People's spiritual belief does not necessarily exist in the form of a specific religion, and it does not have to come from the operation by the government, esp. for a culture with a lot longer history beyond the life of the current government. All the moral values, demand for spiritual fulfillment or intellectual sophistication, with the root back to the era of Lao Zi or Confucius, are existing, but of course having varied levels among people. However, this is no difference from how it is anywhere else.
-- from Cambridge, MA
Posted by: c at December 11, 2005 3:38 PM
Howard,
All I knew about Africa I learned in Miss Raasch's 3rd Grade Geography class in 1967. The continent disappears from public school cirricula after that. For reasons till unknown to me I picked up a copy of your book on Saturday and am finishing it now. If you would have asked me last Friday to locate Sierra Leone on a globe I would have spun it over to South America. I had no interest in Africa and, not having a subscription to the Times, probably never read your work.
Your book has really opened my eyes and I look forward to learning more.

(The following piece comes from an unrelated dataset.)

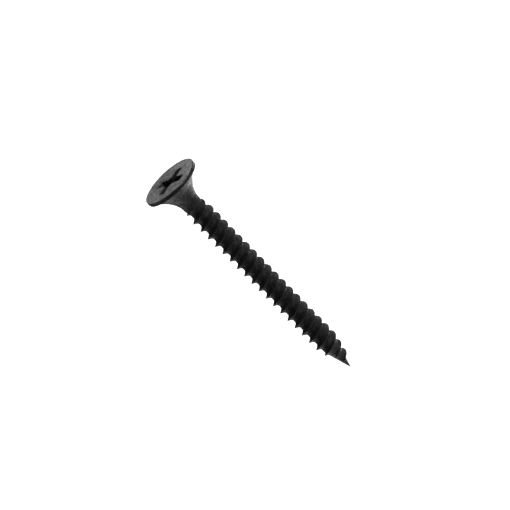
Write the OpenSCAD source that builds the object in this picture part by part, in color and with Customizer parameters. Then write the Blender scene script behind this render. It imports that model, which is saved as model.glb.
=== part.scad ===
// Drywall screw: bugle head with a cross recess, right-handed twin-start thread, needle point.
// Origin at the centre of the head's flat top, +Z out of the recess, the shank along -Z.
// The real screw is one piece of steel. Its head, shank, two thread ridges and point are
// separate closed solids here, and they meet face to face.

/* [Screw] */
// Overall length, from the head's flat top to the tip of the point
screw_length = 35; // [28:0.5:55]
// Diameter across the thread's crests
major_d = 3.4; // [3.2:0.05:3.7]
// Diameter of the steel between the thread's ridges
root_d = 2.2; // [2:0.05:2.4]

/* [Head] */
// Diameter of the head across its rim
head_d = 8; // [7.6:0.1:8.4]
// Depth of the rim, from the flat top to where the flare starts
rim_depth = 0.6; // [0.4:0.05:0.8]
// Radius of the rounding on the rim's upper and lower edges
rim_round = 0.12; // [0.05:0.01:0.15]
// Width of the step under the rim, in to the top of the flare
rim_step = 0.3; // [0.2:0.05:0.5]
// Depth of the whole head, from the flat top to the foot of the flare
head_depth = 4.35; // [4:0.05:5]
// Diameter of the neck at the foot of the flare
neck_d = 2.65; // [2.5:0.05:2.8]
// How sharply the flare opens towards the rim, where 1 is a plain cone
flare_power = 2.1; // [1.8:0.1:2.4]

/* [Drive] */
// Width of the cross recess from arm end to arm end, at the flat top
recess_w = 4.8; // [4.4:0.1:5]
// Width of the recess at the foot of its arms
recess_foot_w = 2.2; // [2:0.1:2.4]
// Depth of the recess's arms
recess_depth = 2.4; // [2.2:0.1:2.5]
// Thickness of an arm at the flat top
arm_t = 1.1; // [1:0.05:1.2]
// Thickness of an arm at its foot
arm_foot_t = 0.8; // [0.7:0.05:0.9]
// Width across the flats of the square pocket where the arms cross, at the flat top
pocket_w = 2; // [1.8:0.1:2.2]
// Width across the flats of that pocket at the foot of the arms
pocket_foot_w = 1.35; // [1.2:0.05:1.5]
// Angle of the arms about the screw's axis
recess_turn = 35; // [0:5:90]

/* [Thread] */
// Distance that each ridge climbs in one turn
thread_lead = 2.79; // [2.6:0.01:3]
// Width of a full ridge where it meets the root
ridge_w = 0.85; // [0.7:0.05:0.95]
// Width of the narrow flat on a ridge's crest
crest_w = 0.05; // [0.04:0.01:0.12]
// How hollow the ridge's flanks are, where 1 is straight
flank_power = 1.05; // [1:0.05:1.4]
// Angle of the first ridge about the axis, carried up to the level of the head's top
thread_phase = 285; // [0:1:359]
// Length over which a ridge grows out of the neck
runout_length = 1.4; // [1:0.1:2.5]

/* [Point] */
// Length of the tapered point, over which the root shrinks to the tip
point_length = 3.8; // [3.5:0.1:4.6]
// Diameter of the needle's blunted tip
tip_d = 0.1; // [0.06:0.01:0.14]
// Distance from the tip at which the crests start to taper
crest_taper_length = 5; // [4.6:0.1:6]
// Diameter that the crests' taper would have at the very tip
crest_tip_d = 1.4; // [1:0.05:1.5]
// Distance from the tip at which the first ridge ends
first_end = 1; // [0.9:0.1:1.6]
// Distance from the tip at which the second ridge ends
second_end = 2.3; // [1.8:0.1:3]
// Angle over which a ridge fades out at the point
fade_angle = 150; // [60:10:180]

/* [Hidden] */
phosphate_black = [0.17, 0.175, 0.18];

head_r = head_d / 2;
neck_r = neck_d / 2;
root_r = root_d / 2;
major_r = major_d / 2;
tip_r = tip_d / 2;
flare_top_r = head_r - rim_step;

over = 1;                  // how far a cutting shape runs past the face that it opens
round_facets = 96;         // facets of the turned shapes in a preview mesh
flare_steps = 18;          // bands of the flare's curve
rim_steps = 4;             // steps of each rounded edge of the rim
pocket_cone_angle = 28;    // slope of the recess's shallow bottom cone

neck_length = 0.75;         // cone from the neck down to the root
shank_end = screw_length - point_length;

ridge_facets = 36;         // rings of a ridge in one turn
seat = 1 / cos(180 / ridge_facets);   // lifts a ridge's straight chords clear of the round root
least_rise = 0.05;         // height of a ridge at its two ends
fade_power = 0.6;          // how abruptly a ridge fades out at the point
crest_slope = (major_d - crest_tip_d) / (2 * crest_taper_length);

// A value that goes from a to b as t goes from 0 to 1, and stays at the ends.
function blend(a, b, t) = a + (b - a) * min(1, max(0, t));

// Points on an arc of radius r about a centre, from one angle to another.
function arc(centre, r, from, to, steps) =
    [for (i = [0:steps])
        let (angle = from + (to - from) * i / steps)
        centre + r * [cos(angle), sin(angle)]];

// Radius of the steel under the ridges at a depth below the head's top.
function root_at(depth) =
    depth < shank_end
        ? blend(neck_r, root_r, (depth - head_depth) / neck_length)
        : blend(root_r, tip_r, (depth - shank_end) / (point_length - tip_r));

// Radius of the crests at that depth, before a ridge fades out at the point.
function crest_at(depth) =
    min(blend(neck_r, major_r, (depth - head_depth) / runout_length),
        crest_tip_d / 2 + crest_slope * (screw_length - depth));

// Height of a ridge at that depth, when the ridge ends at last_depth.
function rise_at(depth, last_depth) =
    let (fade_length = thread_lead * fade_angle / 360,
         left = blend(0, 1, (last_depth - depth) / fade_length))
    least_rise + max(0, crest_at(depth) - root_at(depth) - least_rise) * pow(left, fade_power);

// A point of a ridge's section, at an offset along the axis and a share of the ridge's height.
function ridge_point(depth, offset, height) =
    [root_at(depth + offset) * seat + height, depth + offset];

// One closed section of a ridge, from the middle of its seat on the root, round over the crest
// and back to the root. The caps fan out from that first point.
function ridge_section(depth, rise) =
    let (crest = crest_w / 2,
         foot = blend(2 * crest_w, ridge_w / 2, rise / (major_r - root_r)),
         mid = (foot + crest) / 2,
         mid_height = rise * pow(0.5, flank_power))
    [
        ridge_point(depth, 0, 0),
        ridge_point(depth, foot, 0),
        ridge_point(depth, mid, mid_height),
        ridge_point(depth, crest, rise),
        ridge_point(depth, -crest, rise),
        ridge_point(depth, -mid, mid_height),
        ridge_point(depth, -foot, 0)
    ];

// A solid through a list of rings, each with the same number of points.
module skin(rings) {
    count = len(rings[0]);
    last = len(rings) - 1;
    points = [for (ring = rings) each ring];
    sides = [for (i = [0:last - 1], j = [0:count - 1])
        let (k = (j + 1) % count,
             a = i * count + j,
             b = i * count + k,
             c = a + count,
             d = b + count)
        each [[a, b, d], [a, d, c]]];
    caps = [for (j = [1:count - 2])
        each [[0, j + 1, j], [last * count, last * count + j, last * count + j + 1]]];
    polyhedron(points, concat(sides, caps), convexity = 20);
}

// One helical ridge, from the neck down to end_gap short of the tip.
module ridge(start_angle, end_gap) {
    first_depth = head_depth + ridge_w / 4;
    last_depth = screw_length - end_gap;
    rings = ceil((last_depth - first_depth) / thread_lead * ridge_facets);
    skin([for (i = [0:rings])
        let (depth = first_depth + (last_depth - first_depth) * i / rings,
             angle = start_angle - 360 * depth / thread_lead)
        [for (p = ridge_section(depth, rise_at(depth, last_depth)))
            [p.x * cos(angle), p.x * sin(angle), -p.y]]]);
}

// Half outline of the head: flat top, rounded rim, then the flare's curve down to the neck.
function head_outline() =
    let (corner_r = head_r - rim_round,
         flare_depth = head_depth - rim_depth)
    concat(
        [[0, -head_depth], [0, 0]],
        arc([corner_r, -rim_round], rim_round, 90, 0, rim_steps),
        arc([corner_r, rim_round - rim_depth], rim_round, 0, -90, rim_steps),
        [for (i = [0:flare_steps])
            let (t = i / flare_steps)
            [neck_r + (flare_top_r - neck_r) * pow(1 - t, flare_power), -rim_depth - flare_depth * t]]
    );

// A slot right across the recess, with walls that lean in towards the foot.
module leaning_slot(top_w, foot_w) {
    lean = (top_w - foot_w) / 2 / recess_depth;
    deep = recess_depth + over;
    rotate([90, 0, 90])
        linear_extrude(height = recess_w, center = true)
            polygon([
                [-top_w / 2 - lean * over, over],
                [top_w / 2 + lean * over, over],
                [top_w / 2 - lean * deep, -deep],
                [-top_w / 2 + lean * deep, -deep]
            ]);
}

// The hollow of the cross recess: two crossed arms and a square pocket, all inside a cone
// that narrows to the foot and ends in a shallow bottom cone.
module cross_recess() {
    foot_r = recess_foot_w / 2;
    lean = (recess_w / 2 - foot_r) / recess_depth;
    bottom = recess_depth + foot_r * tan(pocket_cone_angle);
    intersection() {
        rotate_extrude($fn = round_facets)
            polygon([
                [0, -bottom],
                [foot_r, -recess_depth],
                [recess_w / 2 + lean * over, over],
                [0, over]
            ]);
        union() {
            leaning_slot(arm_t, arm_foot_t);
            rotate(90)
                leaning_slot(arm_t, arm_foot_t);
            rotate(45)
                intersection() {
                    leaning_slot(pocket_w, pocket_foot_w);
                    rotate(90)
                        leaning_slot(pocket_w, pocket_foot_w);
                }
        }
    }
}

module bugle_head() {
    color(phosphate_black)
        difference() {
            rotate_extrude($fn = round_facets)
                polygon(head_outline());
            rotate(recess_turn)
                cross_recess();
        }
}

module shank() {
    color(phosphate_black)
        rotate_extrude($fn = round_facets)
            polygon([
                [0, -head_depth],
                [neck_r, -head_depth],
                [root_r, -head_depth - neck_length],
                [root_r, -shank_end],
                [0, -shank_end]
            ]);
}

module first_thread() {
    color(phosphate_black)
        ridge(thread_phase, first_end);
}

module second_thread() {
    color(phosphate_black)
        ridge(thread_phase + 180, second_end);
}

module point() {
    color(phosphate_black)
        rotate_extrude($fn = round_facets)
            polygon([
                [0, -shank_end],
                [root_r, -shank_end],
                [tip_r, tip_r - screw_length],
                [0, -screw_length]
            ]);
}

bugle_head();
shank();
first_thread();
second_thread();
point();
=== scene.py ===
import math

import bmesh
import bpy
import numpy as np
from mathutils import Matrix, Vector, noise


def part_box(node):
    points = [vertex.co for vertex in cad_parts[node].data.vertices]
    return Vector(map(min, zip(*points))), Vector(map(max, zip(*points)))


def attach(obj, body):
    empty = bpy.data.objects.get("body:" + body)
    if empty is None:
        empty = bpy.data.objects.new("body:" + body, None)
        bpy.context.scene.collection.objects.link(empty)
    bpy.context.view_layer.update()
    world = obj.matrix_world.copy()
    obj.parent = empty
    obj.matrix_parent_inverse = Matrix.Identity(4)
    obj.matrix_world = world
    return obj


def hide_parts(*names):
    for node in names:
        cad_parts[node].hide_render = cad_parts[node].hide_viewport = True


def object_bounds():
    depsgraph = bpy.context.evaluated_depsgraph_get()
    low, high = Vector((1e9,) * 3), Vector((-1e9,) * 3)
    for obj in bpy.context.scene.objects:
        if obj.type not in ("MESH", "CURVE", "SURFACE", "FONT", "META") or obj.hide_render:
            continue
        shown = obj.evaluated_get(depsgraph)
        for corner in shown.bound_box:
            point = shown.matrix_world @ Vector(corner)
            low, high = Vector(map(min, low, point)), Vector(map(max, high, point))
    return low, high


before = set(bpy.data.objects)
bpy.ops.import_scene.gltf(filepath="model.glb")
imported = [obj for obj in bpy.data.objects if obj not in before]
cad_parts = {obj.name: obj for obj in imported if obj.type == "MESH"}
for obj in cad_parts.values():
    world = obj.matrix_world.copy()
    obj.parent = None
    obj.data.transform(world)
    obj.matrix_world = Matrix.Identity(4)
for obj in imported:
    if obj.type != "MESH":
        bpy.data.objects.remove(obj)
cad_low, cad_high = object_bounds()

# The screw's meshes are built in millimetres, with the head's flat top at z = 0, and scaled at the
# end. The stage, the lights and the camera are in metres.
# "Depth" is the distance below that top, along -Z.
MM = 0.001


# ---------------------------------------------------------------- sizes

def box_mm(node):
    """Lowest and highest corner of a CAD node, in millimetres."""
    low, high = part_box(node)
    return low / MM, high / MM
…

Posted by: mrlukeplease at March 1, 2006 10:38 PM
Howard,
I've been an admirer of your journalism for some time now, but it was only after hearing your interview with China Digital Times that I found out you are also an amateur photographer. It is always nice to find someone who shares my interest in photographing "disappearing Shanghai" (or Beijing, or any other part of China for that matter). In 2000, I spent several months going around the city photographing street scenes, construction sites, and old neighborhoods designated for destruction (as my old friend Ed Lanfranco likes to say, "who put the chai in China?") I haven't had the chance to scan these old b+w negatives yet (I have hundreds of rolls) but I've posted a few on my website:
http://shanghaijournal.squarespace.com/display/ShowGallery?moduleId=220139&galleryId=41559
A Leica and a Rolleiflex? I'm envious. Couldn't afford either at this point. Looking forward to your exhibition and book. Keep up the good work!